If you have enough space somewhere you can

tar -cvjf home.tar.bz2 /home

And if anything goes wrong when you try to do it a more appropriate way you can be sure you'll still have your data.

Solution 2

I don't have experience with Arch Linux installation, but most distros let you choose if a partition needs formatting or not. For example both in Debian based distros and Red Hat based distros you can specifiy a /home partition and not format it.

Be careful to choose something like manual partitioning and don't let the installer guess "the best way to partition the disk".

Also, you should choose a different username, if asked, for the normal user as Arch installer could recreate the home directory and erase its contents... I don't really know, so play safe ;)

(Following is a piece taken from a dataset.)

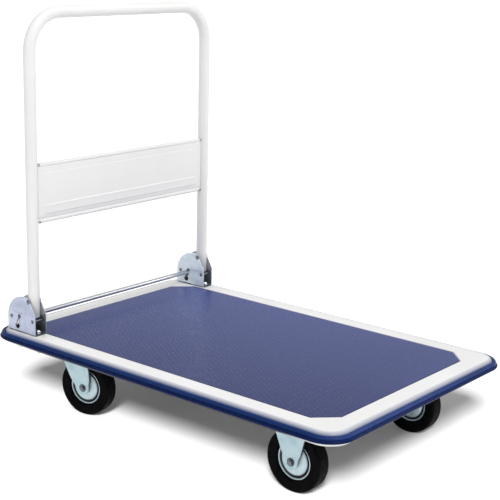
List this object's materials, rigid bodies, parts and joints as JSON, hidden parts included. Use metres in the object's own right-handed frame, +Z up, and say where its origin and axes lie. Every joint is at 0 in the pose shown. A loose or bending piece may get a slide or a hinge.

You can afterward create your usual user(s) and point it (them) to the correct home directories. And don't forget to upgrade the owners of the directories as new users could have different UIDs from the old system even with the same username.

Solution 3

I think you have two choices, the one you already mention, installing just in / and then adding /home to fstab later or do the "manual" installation where you create your storage layout then you don't format your /home and set it up from the beginning.

Solution 4

Another reason I bit the bullet and went for the 100 Gb dropbox account :D. With trucrypt for personal files, of course.

If dropbox (or other services) isn't an option, you could always not select a /home partition and only select your / partition. Then, after then installer is finished, add an entry on fstab pointing your home partition to /home. Reboot create a new user and move everything to the new account (this is to make sure the user is set up to use whatever OS you're installing).

A bit hackish, but the installer won't touch your home partition.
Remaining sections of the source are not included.